What binds them together is its sustainability framework, which informs the SRA’s Food Made Good rating system. Members wanting to join the scheme must complete a survey in which they answer questions about their operations, policies and influence in 10 areas ranging from sourcing fish responsibly to supporting the community. Responses are checked against what the SRA believes the policy should contain – so a sustainable fish policy that doesn’t deal with endangered species, for instance, will not receive full marks.

Although Stephen admits that “we’re not at the level of going round truffling in bins”, the SRA then verifies the responses based on evidence in the public domain and correspondence with suppliers. The result is a percentage score which equates to a star rating. “It’s not always 100% correct but it’s an informed, subjective perspective which has been built iteratively over the past six years with thousands of restaurateurs and with lots of effort, sweat, know-how and tweaking,” says Stephen.

Historically, the SRA did not make its full survey available to the public, a policy that runs contrary to the vast majority of accreditation schemes.
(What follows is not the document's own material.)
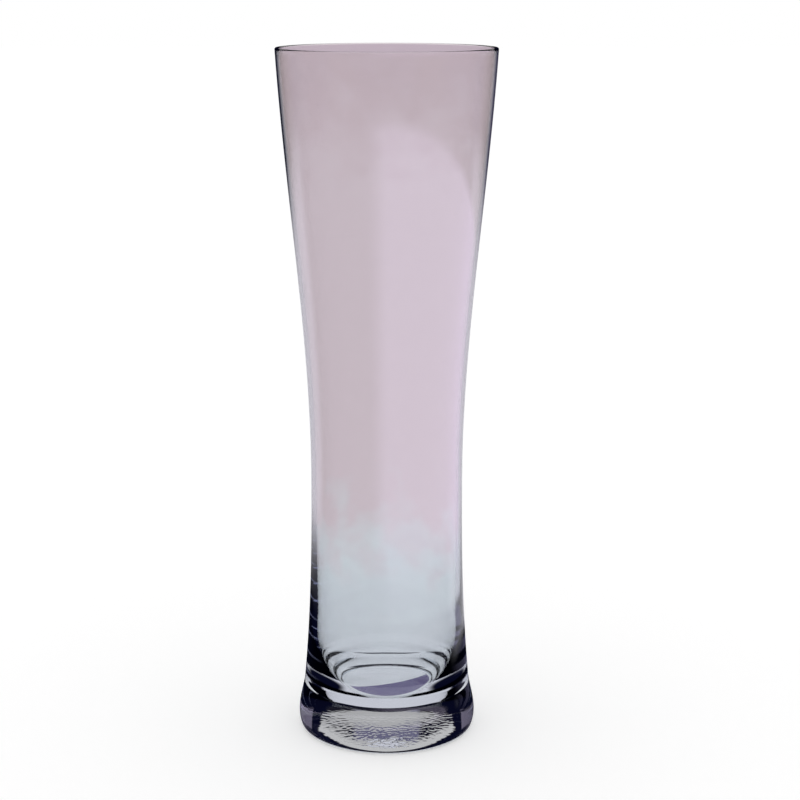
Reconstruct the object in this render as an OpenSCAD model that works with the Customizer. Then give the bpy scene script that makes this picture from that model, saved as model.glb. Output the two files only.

Stephen suggests the policy was about “making sure that we had more integrity, not less, by making it harder for people to game the system”, but acknowledges that “this is probably outweighed by the benefits of being able to have a really transparent conversation about what a sustainable restaurant is”. The full sustainability framework is now available via the SRA’s website.
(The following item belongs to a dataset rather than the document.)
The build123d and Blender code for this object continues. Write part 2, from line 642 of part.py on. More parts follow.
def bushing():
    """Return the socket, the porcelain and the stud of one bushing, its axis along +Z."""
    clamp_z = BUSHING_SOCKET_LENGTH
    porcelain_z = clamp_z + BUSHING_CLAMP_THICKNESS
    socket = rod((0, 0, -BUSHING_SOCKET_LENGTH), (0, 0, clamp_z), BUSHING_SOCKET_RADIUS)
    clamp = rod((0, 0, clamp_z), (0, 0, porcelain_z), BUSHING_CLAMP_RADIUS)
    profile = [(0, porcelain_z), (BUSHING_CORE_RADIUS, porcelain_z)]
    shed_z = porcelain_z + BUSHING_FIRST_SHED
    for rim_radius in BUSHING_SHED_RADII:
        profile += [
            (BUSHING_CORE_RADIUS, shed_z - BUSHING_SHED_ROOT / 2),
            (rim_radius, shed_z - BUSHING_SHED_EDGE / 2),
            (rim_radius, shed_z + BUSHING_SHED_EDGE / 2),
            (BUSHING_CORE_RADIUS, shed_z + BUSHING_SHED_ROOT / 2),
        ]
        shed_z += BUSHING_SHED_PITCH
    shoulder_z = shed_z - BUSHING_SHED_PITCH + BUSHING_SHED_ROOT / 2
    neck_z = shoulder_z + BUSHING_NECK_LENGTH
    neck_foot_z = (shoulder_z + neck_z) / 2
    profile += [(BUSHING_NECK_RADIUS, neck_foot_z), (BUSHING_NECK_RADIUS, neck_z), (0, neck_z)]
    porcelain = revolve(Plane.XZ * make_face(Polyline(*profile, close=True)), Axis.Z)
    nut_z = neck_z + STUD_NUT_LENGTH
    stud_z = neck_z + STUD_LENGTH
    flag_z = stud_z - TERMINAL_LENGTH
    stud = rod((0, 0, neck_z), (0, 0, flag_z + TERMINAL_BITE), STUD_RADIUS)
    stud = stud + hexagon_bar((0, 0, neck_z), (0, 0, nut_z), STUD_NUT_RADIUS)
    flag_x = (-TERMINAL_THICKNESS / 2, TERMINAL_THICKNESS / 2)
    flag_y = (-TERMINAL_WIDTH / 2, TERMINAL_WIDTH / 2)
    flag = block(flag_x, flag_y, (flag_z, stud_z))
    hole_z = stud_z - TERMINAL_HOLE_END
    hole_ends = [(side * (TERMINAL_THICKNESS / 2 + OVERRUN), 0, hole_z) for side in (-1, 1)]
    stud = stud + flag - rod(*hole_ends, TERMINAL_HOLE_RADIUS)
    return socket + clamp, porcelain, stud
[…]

As with any accreditation scheme, there are challenges in ensuring Food Made Good is comprehensive and targeted at the most important issues. The framework tends to focus on a restaurant’s direct operations and, while Stephen says he is “desperately interested” in the upstream supply chain and issues such as sustainable sourcing of commodities, “it will never be our primary ask of restaurateurs to think more about that”.

The SRA, as with many NGOs, has to target its work effectively. It is a tightly run organisation with just 15 staff and Stephen says its primary role is to find “practical things that are addressable and to measure that change”.
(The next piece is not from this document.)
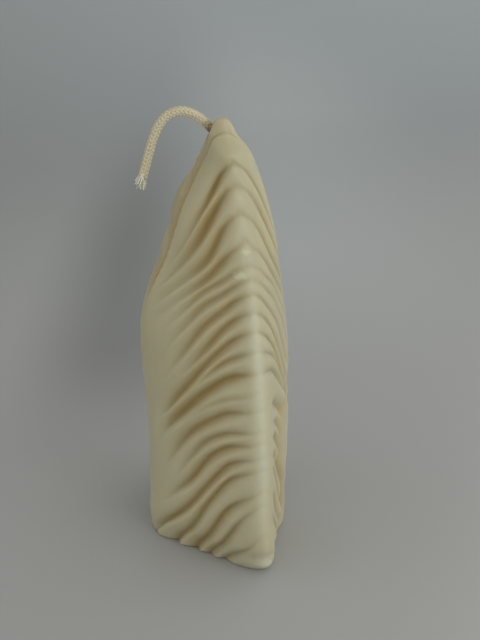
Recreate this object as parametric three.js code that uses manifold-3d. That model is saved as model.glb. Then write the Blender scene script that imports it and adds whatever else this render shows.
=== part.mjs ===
// A leaf-shaped pillar candle: one block of pale cast wax with a braided cotton wick through it.
//
// In plan the block is a rounded lozenge. A margin runs up the front and another up the back, and a keel
// runs up each side. Ribs fall in curves from both margins to the keels, like the veins of a leaf, and
// they are parted by grooves. The front margin ends in a small knob, and the wick leaves the wax close
// behind it, rises a little and arches over to the left, where it hangs in a frayed end.
//
// Units are millimetres. +Z is up, the front margin faces -Y, and the candle stands on Z = 0 with the
// middle of the wax block's box at X = 0, Y = 0.

import * as THREE from 'three';
import { mergeVertices } from 'three/addons/utils/BufferGeometryUtils.js';
import Module from 'manifold-3d';

// Driving dimensions of the wax block, each reach measured from the line that the sections are drawn on.
const waxHeight = 150;
const leftReach = 27.6;
const rightReach = 25;
const frontReach = 40.5;
const rearReach = 40;

// Sections are drawn as |x / reach|^n + |y / reach|^n = 1: 2 is an ellipse, 1 a lozenge with flat sides.
// They are nearly lozenges over most of the height, and round at the tip.
const sectionPower = { low: 1.35, high: 2, risesFrom: 0.6, risesTo: 0.95 };

// How fast the reaches close in at the very top, as a share for each share of the height.
const tipSlope = 30;

// The block leans to its left and forwards near the top, where the knob stands before the wick.
const tipLean = { left: 1.6, forward: 3.8 };

// Relief of the ribs.
const deepestShare = 0.24; // no groove is deeper than this share of the distance to the middle line

// Driving dimensions of the wick.
const wickDiameter = 2.8;
const wickClearance = 0.3; // between the wick and the wax, and between the wick's two lengths
const wickPlace = { x: -2.2, y: 0.8 };
const wickExitHeight = 143.4;
const wickHollowRadius = 3.6; // the dip in the wax in which the wick bends over

// Steps of the faceted surface. Its rows run along the ribs, a row about every rowSpacing.
const quarterSteps = 14;
const rowSpacing = 1.9;
const leastRows = 4; // from one groove to the next
const boreSteps = 24;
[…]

Measuring change is easier said than done in a sector where generating accurate information is a constant challenge. Sure, tools such as Winnow and LeanPath are having an effect in operational areas such as food waste, but Stephen acknowledges the difficulties businesses still have in recording data across their entire supply chain. “We’d love to know things like how many kilograms of higher welfare beef you served your customer last year because that will give us awesome potential to compare different restaurants. We’re not there yet, but we’ll get there.”

One feature of Stephen’s tenure is likely to be a concerted effort by the SRA to extend its influence beyond its rating scheme to other areas. He is keen to do more project-based work with individual businesses and, in particular, to ramp up the SRA’s campaigning activity.

This year the SRA is running a different campaign each month aligned with the 10 subject areas that make up its rating, giving members an added incentive to engage. In May, it asked restaurants to put two items of veg on every dish on their children’s menu. More than 1,500 restaurants took up the challenge and between them delivered about 500,000 children’s portions of veg during the month.

Stephen is particularly excited by August’s activity on the theme of “serve more veg and better meat”, which he believes is an issue on which the SRA can drive the greatest change. “We got 30 chefs together four months ago and got them to really ruminate on the question of what is a chef’s role in this. They came up with some really good ideas around meat-free starters or reducing meat portions to less than 100g that we’ve then socialised to the sector.”

Members are not required to engage with every campaign – an acknowledgement that different businesses will have different sustainability priorities. “If I’m a business that serves my customer twice a year, my sense of how important healthy eating is compared to a university that’s feeding students three times a day is very different. The different contexts in which those businesses operate changes the importance of the issues,” Stephen explains.

In a similar vein, he notes that the “better meat, more veg” message is more likely to appeal to a business serving younger, more metropolitan consumers, in line with the trend towards “flexitarian” eating among millennials.

The drive to encourage more veg consumption aligns with the campaigning work of a number of other NGOs, and Stephen says the SRA is keen to collaborate wherever possible. “On our fish campaign, for example, we’ve partnered with pretty much every organisation involved in sustainable fish to create a toolkit,” he says. “Although we do all tend to put our logos on things, we’re certainly interested in how better collaboration can drive more impact.”

He also wants to see members themselves collaborate more openly and effectively to share best practice and influence their peers. “We’re very much trying to get the message out there that you’re not competing on sustainability. We want you to try and have influence beyond your own business and part of that is for us to provide the tools for that to happen.”

The SRA hosts an online community where members can ask questions and share ideas. It also runs regular events and convenes working groups, and Stephen hopes restaurants and other catering businesses will increasingly see the SRA as a place to share ideas about what a good restaurant can do, and for suppliers to help businesses achieve their sustainability goals.

As for his own legacy at the SRA, Stephen’s ambition encapsulates the essence of sustainable business, combining commercial viability with responsible activity. “I’d like to see restaurants that are full serving creative, sustainable food. I guess that would mean we’re doing a better job of driving customers into our best restaurants; restaurants are doing a better job of telling that sustainable food story; and consumers are doing a better job of not leaving their principles at the door.”